While a certain number of patients in the CRSU will be transferring to the National Rehabilitation Hospital or other care settings, it is envisaged that the majority will be discharged home.

“I will be doing rounds in Nenagh once a week and we will meet as a multi-disciplinary team to discharge plan and set goals and help the patients to recover and move on. This group of patients may have complex discharge needs but, away from the extremely busy environment of UHL and with the improved access to therapies available in Nenagh, I believe there will be a better focus on those needs including the social care needs of some patients,” said Prof Watts.

“We need to look at the long-term for our model 2 hospitals and where they can play a hugely important role in meeting the needs of our rapidly ageing population. In the MidWest, we are unique in that we have one model 4 and three model 2 hospitals. There are 10 model 2 hospitals in the country and we have three of them, constituting half of our total medical beds. We are in a situation where 150 of our medical beds are in our model 2 hospitals, which don’t have anaesthetic cover. In addition, we have one of the most pressurised hospitals in the country in UHL and we need to look at using the medical beds in the model 2 hospitals in a smarter way. The Cataract Centre has been very positive for Nenagh Hospital on the surgery side and I think the CRSU potentially could come to be viewed in a similar way. It is a small step to begin with but once we begin to collect our data, we hope to be able to reduce the number of long stays. If we can adjust for demand and show the model is working, there is no reason why we cannot take a similar approach in Ennis,” said Prof Watts.

The launch of this initiative delivers an important immediate dividend for all patients in Nenagh, who will also benefit from the increased allied health resources.

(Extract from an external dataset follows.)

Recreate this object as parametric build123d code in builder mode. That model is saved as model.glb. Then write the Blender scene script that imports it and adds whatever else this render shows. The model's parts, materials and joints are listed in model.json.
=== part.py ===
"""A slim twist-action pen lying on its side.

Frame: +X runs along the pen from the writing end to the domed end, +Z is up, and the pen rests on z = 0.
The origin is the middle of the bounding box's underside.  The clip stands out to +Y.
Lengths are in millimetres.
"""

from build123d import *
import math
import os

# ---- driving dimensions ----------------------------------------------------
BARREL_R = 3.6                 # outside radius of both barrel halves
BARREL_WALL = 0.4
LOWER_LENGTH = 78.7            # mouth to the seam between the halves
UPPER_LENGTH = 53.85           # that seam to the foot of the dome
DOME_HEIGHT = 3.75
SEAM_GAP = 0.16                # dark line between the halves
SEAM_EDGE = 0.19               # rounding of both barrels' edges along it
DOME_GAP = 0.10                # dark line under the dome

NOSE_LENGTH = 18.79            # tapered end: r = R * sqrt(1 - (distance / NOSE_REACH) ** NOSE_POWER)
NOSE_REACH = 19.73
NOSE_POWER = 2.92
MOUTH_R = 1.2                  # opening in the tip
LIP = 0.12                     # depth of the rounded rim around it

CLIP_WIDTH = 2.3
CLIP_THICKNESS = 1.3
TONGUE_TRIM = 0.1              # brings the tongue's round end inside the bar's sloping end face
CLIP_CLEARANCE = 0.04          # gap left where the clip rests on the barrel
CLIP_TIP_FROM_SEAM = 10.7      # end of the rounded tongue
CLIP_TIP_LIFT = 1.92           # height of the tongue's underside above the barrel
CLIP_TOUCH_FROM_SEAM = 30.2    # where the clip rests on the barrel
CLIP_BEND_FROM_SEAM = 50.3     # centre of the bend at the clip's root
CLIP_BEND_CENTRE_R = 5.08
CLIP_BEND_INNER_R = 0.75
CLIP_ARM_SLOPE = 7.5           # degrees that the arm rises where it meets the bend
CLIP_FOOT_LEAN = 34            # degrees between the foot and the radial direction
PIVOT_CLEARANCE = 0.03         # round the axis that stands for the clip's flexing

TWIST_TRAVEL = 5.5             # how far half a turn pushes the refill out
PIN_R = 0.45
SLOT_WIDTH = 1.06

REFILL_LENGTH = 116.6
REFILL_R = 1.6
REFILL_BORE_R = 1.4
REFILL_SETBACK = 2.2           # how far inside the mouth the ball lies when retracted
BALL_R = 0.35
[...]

Fiona Steed, Allied Health Lead, UL Hospitals Group, said: “This initiative has allowed us to bolster the allied health staff at Nenagh hospital and provide improved quality of care and better patient outcomes throughout the hospital. The occupational therapy, medical social work staff and, in the near future, speech and language therapists will work alongside and complement the existing physiotherapy service and emerging dietetics service. Having a full multi-disciplinary team at Nenagh Hospital will be of enormous benefit to all.

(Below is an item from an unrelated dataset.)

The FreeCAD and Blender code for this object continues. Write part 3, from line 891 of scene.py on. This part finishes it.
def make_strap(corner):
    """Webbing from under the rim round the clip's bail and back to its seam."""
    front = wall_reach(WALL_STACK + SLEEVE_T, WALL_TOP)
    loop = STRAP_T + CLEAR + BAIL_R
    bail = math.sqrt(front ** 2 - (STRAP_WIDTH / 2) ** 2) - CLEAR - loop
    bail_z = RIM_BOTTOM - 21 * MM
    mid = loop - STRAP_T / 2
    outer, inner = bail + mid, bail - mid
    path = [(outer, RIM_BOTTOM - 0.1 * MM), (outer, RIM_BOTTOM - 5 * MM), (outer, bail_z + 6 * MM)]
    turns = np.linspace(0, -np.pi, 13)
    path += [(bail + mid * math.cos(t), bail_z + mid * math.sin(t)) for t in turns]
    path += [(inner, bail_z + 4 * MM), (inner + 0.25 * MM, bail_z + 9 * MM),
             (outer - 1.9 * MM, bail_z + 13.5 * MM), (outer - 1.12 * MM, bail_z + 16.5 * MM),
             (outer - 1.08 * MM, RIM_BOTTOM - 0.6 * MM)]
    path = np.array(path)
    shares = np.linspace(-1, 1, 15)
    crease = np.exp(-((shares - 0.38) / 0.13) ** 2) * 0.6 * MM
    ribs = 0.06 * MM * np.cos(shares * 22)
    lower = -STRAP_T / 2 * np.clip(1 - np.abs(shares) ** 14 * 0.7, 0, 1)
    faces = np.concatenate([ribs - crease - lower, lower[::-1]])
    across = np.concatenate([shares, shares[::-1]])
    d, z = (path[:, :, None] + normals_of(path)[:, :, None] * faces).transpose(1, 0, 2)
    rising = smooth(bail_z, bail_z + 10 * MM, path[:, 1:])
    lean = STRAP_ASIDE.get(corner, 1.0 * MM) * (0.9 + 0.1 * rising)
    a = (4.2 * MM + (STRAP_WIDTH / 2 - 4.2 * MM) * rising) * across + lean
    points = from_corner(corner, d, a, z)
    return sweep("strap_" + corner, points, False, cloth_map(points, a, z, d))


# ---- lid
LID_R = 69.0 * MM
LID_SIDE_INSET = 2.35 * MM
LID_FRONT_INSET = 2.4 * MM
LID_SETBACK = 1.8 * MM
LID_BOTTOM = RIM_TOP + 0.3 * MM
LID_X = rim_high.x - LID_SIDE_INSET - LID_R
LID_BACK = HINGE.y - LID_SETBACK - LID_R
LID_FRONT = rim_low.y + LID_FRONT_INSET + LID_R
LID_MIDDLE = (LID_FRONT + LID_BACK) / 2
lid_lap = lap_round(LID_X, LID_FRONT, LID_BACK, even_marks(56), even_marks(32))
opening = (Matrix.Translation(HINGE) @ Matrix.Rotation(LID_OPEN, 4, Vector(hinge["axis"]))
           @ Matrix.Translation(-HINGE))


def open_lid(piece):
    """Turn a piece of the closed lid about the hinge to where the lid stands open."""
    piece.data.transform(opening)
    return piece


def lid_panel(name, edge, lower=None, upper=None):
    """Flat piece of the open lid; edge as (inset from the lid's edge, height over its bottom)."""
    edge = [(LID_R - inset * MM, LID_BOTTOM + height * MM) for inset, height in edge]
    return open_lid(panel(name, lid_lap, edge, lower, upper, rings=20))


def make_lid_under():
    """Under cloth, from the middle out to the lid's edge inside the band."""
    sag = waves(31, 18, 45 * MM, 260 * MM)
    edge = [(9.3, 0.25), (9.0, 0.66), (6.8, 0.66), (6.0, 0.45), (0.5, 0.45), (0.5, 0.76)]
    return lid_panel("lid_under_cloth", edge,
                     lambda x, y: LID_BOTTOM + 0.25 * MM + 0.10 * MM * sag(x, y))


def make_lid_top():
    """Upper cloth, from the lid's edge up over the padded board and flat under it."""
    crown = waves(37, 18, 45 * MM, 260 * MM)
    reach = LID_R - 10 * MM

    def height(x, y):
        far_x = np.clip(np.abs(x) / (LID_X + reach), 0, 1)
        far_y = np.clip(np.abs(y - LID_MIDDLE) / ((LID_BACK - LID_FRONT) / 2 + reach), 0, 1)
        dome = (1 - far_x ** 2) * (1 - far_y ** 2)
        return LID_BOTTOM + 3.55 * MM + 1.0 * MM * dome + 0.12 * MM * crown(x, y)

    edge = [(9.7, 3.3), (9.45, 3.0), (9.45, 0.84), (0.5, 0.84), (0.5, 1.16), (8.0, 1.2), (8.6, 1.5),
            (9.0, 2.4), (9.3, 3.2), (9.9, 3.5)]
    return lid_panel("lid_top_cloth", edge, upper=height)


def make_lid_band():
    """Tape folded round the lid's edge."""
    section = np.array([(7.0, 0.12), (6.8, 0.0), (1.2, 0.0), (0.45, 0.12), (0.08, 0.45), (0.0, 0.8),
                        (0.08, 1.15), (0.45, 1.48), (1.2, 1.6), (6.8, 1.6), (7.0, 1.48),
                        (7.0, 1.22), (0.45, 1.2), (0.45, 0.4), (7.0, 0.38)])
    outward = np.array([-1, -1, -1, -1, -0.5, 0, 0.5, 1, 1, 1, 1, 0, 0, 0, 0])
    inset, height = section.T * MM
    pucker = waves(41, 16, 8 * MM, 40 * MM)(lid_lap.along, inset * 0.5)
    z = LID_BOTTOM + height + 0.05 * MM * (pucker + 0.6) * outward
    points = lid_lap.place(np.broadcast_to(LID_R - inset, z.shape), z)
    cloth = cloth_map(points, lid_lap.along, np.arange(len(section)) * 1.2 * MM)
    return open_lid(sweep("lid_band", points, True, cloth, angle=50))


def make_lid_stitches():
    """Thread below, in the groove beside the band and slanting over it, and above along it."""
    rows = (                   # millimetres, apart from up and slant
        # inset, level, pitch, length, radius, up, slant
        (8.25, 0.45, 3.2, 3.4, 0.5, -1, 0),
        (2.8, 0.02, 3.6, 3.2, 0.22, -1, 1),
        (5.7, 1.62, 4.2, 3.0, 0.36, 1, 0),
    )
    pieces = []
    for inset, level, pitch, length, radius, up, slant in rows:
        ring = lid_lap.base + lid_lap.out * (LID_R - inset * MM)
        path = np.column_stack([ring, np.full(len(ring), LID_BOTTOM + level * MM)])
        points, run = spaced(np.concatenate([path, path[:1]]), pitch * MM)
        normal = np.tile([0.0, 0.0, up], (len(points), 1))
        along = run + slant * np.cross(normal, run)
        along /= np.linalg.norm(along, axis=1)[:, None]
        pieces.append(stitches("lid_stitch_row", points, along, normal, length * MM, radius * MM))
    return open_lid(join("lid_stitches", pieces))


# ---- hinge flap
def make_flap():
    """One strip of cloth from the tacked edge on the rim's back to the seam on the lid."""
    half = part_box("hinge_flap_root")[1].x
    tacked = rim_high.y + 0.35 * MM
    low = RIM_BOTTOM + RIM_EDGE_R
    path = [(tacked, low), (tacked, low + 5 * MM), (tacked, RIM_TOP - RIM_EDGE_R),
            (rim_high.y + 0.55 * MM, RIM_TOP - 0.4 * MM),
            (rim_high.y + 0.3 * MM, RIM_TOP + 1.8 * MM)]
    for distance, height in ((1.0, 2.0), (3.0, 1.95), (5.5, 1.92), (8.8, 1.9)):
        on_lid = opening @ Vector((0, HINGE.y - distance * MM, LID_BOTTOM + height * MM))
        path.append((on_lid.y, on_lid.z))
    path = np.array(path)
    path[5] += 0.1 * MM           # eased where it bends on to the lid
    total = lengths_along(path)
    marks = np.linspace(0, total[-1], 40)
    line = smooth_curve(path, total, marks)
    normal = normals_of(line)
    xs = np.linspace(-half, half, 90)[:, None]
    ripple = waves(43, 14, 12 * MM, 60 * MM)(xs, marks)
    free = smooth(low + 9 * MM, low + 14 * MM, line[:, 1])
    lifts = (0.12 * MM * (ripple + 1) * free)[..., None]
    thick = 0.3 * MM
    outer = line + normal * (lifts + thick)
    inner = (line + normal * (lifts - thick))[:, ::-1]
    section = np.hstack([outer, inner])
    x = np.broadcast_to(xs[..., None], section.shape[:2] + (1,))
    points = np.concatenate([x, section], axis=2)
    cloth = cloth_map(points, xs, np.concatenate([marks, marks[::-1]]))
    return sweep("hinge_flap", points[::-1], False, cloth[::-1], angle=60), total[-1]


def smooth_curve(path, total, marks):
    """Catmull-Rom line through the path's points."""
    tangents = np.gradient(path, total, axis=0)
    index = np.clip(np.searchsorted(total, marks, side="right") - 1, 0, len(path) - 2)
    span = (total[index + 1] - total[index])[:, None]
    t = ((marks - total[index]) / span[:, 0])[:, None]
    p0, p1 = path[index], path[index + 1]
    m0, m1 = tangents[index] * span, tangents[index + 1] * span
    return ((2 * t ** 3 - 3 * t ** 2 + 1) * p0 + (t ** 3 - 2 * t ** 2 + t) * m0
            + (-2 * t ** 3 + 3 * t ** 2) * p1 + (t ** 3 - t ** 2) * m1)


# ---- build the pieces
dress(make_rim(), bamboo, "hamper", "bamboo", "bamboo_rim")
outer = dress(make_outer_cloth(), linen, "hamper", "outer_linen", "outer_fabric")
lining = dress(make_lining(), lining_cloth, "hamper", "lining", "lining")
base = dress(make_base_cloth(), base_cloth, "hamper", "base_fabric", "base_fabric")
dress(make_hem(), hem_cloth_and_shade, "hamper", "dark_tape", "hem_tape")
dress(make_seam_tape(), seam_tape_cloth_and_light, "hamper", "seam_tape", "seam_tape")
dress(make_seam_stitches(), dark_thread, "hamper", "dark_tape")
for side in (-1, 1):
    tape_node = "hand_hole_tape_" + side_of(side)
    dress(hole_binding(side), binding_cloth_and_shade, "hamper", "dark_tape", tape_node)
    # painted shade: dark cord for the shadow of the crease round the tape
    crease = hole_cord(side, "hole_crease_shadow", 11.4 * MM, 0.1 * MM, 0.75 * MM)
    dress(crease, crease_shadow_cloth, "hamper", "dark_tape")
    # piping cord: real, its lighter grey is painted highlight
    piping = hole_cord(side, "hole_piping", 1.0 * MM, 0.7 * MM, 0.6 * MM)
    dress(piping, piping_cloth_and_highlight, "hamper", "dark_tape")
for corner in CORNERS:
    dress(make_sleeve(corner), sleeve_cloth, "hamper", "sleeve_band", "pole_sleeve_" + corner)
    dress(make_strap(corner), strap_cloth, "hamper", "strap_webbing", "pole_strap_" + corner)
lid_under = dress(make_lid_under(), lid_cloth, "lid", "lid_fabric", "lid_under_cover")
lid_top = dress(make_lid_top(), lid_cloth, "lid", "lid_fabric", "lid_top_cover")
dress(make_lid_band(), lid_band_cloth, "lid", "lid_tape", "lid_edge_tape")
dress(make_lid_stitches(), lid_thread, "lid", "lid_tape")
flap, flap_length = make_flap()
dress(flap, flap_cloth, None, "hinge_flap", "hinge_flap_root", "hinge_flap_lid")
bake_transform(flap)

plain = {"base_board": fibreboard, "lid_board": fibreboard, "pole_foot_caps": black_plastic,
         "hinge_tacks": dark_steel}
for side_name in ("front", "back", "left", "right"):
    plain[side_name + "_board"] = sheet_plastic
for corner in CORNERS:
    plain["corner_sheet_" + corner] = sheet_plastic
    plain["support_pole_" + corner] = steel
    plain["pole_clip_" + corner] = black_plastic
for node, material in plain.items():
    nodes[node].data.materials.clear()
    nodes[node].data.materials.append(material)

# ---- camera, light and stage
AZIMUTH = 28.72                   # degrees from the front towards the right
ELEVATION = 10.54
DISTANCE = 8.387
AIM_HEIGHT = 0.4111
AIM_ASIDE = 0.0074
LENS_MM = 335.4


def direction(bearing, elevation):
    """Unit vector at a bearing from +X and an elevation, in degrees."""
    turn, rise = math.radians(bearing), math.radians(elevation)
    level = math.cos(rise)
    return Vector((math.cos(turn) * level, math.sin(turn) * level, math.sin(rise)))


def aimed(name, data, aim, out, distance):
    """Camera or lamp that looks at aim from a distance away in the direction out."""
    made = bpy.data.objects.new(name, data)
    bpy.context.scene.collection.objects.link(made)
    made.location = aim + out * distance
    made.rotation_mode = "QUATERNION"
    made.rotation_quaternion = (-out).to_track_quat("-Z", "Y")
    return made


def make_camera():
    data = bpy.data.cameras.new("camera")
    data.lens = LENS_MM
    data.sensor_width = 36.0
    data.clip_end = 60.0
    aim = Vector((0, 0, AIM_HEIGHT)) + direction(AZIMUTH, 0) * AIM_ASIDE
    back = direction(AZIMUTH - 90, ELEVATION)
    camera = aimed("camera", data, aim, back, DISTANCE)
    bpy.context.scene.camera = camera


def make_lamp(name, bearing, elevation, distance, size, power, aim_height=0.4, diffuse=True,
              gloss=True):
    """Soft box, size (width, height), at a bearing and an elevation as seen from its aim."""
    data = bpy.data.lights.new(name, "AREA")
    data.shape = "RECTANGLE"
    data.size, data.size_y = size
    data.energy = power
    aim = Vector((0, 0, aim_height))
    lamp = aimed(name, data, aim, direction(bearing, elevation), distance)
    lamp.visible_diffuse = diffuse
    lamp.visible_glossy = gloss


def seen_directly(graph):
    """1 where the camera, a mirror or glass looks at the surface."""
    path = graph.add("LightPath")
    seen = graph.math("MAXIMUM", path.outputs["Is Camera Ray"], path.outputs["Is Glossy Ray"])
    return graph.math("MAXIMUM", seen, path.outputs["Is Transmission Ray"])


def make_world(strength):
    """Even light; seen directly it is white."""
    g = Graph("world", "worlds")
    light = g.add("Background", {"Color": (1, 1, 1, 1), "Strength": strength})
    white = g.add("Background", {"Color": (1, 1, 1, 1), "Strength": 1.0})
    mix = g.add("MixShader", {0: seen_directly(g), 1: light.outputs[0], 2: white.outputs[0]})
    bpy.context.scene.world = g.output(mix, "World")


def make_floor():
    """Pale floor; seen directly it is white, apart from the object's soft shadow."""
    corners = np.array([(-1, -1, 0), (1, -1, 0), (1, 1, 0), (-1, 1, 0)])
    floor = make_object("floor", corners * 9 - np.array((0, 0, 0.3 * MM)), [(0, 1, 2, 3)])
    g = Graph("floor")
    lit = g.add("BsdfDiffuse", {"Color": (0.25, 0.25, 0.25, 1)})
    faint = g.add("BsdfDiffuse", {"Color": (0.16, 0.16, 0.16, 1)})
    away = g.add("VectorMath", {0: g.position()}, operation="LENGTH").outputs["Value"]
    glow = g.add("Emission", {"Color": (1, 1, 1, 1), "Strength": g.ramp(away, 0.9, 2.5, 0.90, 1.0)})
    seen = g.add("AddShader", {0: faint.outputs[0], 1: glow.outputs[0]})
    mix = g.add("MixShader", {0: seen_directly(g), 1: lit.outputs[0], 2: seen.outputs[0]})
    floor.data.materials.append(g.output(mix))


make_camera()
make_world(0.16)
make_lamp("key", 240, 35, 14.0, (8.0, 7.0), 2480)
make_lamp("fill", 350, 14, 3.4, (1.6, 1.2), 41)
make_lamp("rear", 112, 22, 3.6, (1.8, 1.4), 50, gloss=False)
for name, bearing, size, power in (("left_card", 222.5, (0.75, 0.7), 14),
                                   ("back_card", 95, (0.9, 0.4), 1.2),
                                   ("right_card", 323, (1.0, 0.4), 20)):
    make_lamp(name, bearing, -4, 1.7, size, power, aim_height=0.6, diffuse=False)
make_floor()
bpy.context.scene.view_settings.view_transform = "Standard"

Paula Cussen Murphy, General Manager, Unscheduled Care, UL Hospitals Group, said: “We are delighted to move forward with this development for the people of the MidWest. It is an important initiative for patients and enables us to move patients to CRSU to continue their ongoing care and discharge planning while making beds available for the next acute admission in UHL”.

Cathrina Ryan, Operational Director of Nursing, Nenagh Hospital, said: “The allied health professional support that has been secured with this initiative is of great benefit to all patients being cared for in Nenagh Hospital. It is also a great advantage to have structured multidisciplinary team meetings to adequately review and plan next stages of care. The varied and complex care needs of these patients are a great opportunity for staff to develop their skills with enhanced training and development to enable these patients to be cared for in Nenagh Hospital.